Unsur materiil mengatur mengenai wewenangn seperti hak dan kewajiban para pihak yang berperkata. Hukum pembuktian positif diatur dalam Herzien Indlandsch Reglement, Rechteglement voor de Buitengewesten, dan Burgerlijk Wetboek buku IV yang memuat acara contradictoir untuk bidang hukum harta kekayaan dalam proses persidangan perdata sedangkan untuk acara declaratoir atau peradilan volunteer pada asasnya berlaku secara analog dan tidak berlaku hukum pembuktian BW buku IV.
Pembuktian dalam hukum acara memiliki pengertian secara yuridis yakni hakim menerima dasar-dasar atas perkara yang cukup untuk diperiksa dan memastikan tentang kebenaran dalam peristiwa yang diajukan, selain itu menurut Suyling dalam pembuktian juga harus dibuktikan kebenaran dalam persitiwa tersebut tanpa tergantung pada para pihak dan pada putusan yang berdasarkan keyakinan oleh hakim.
Pembuktian juga memiliki unsur historis dalam hal ini pembuktian memproses utnuk menemukan suatu kebenaran yang terjadi dalam peristiwa masa lalu yang memiliki relevansi.

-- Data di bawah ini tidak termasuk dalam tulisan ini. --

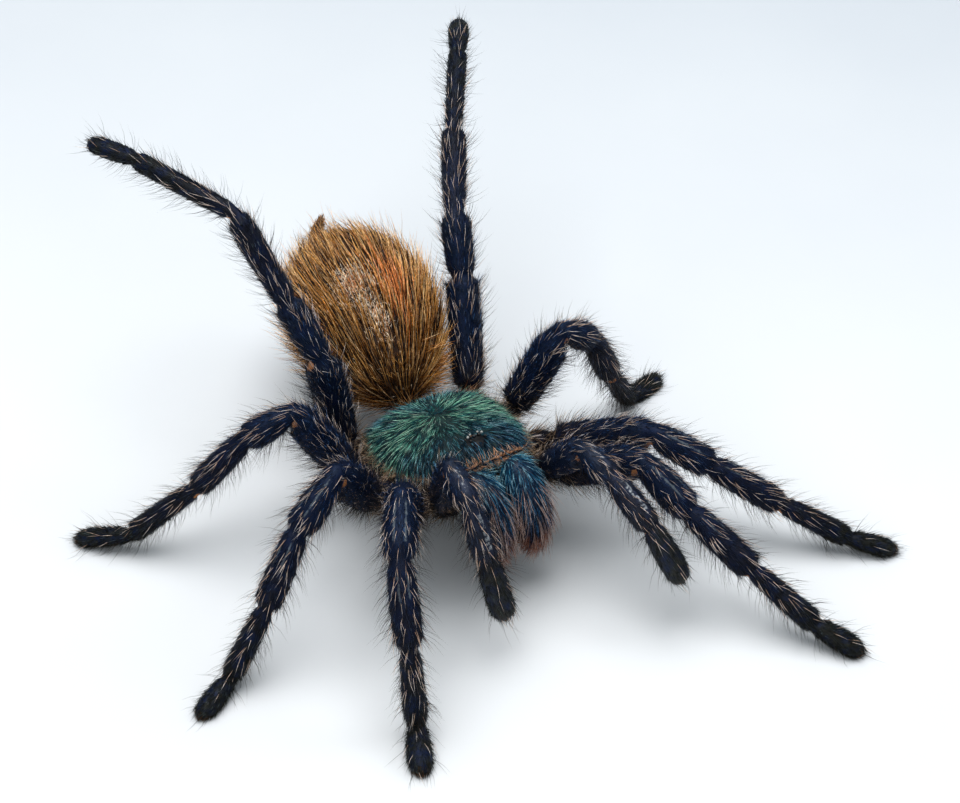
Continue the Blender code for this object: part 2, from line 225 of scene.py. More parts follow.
SPINNERET_HAIR = {
    "pile": (700, 0.8, 0.035, (28, 14), 12, 0, 2, 1),
}
JAW_HAIR = {
    "pile": (3200, 1.3, 0.045, (18, 5), 9, 14, 1, 1),
    "blue": (900, 2.4, 0.05, (18, 5), 8, 14, 2, 1),
    "pale": (300, 4.2, 0.048, (28, 6), 10, 10, 3, 2),
    "red": (460, 2.6, 0.04, (38, 20), 18, 14, 3, 3),
}

# Patches on the abdomen: their place along and round it, and half their size, as shares and degrees.
BALD_PATCH = ((0.46, 75), (0.1, 14))
BALD_TAIL = ((0.28, 80), (0.1, 8))
BALD_MIDDLE = ((0.46, 75), (0.05, 7))
RUST_PATCH = ((0.35, 105), (0.15, 12))
# Where the hair of the abdomen and its patches stand in the colours of the zones.
GOLD_ZONE = 0.5
RUST_ZONE = 0.7

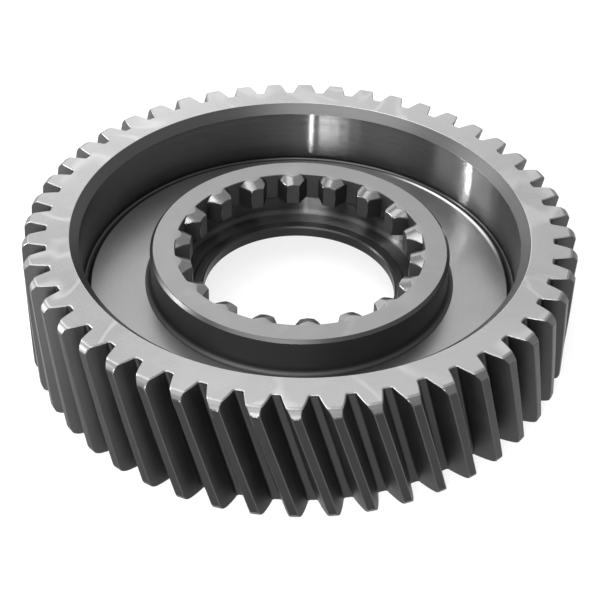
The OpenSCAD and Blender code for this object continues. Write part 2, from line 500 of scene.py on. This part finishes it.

Beberapa hal tersebut menjelaskan bahwa dalam pembuktian bertujuan untuk mencari dan menetapkan kepastian dalam fakta yang menghasilkan kebenaran dalam suatu peristiwa melalui proses persidangan yang sudah difasilitasi dengan sarana-sarana dalam hukum. Dalam memberikan pertimbangan setelah menganilisis harus dilakukan secara rasional dengan alasan yang dapat diterima dalam suatu peristiwa yang memberikan kebenaran dan kepastian hukum.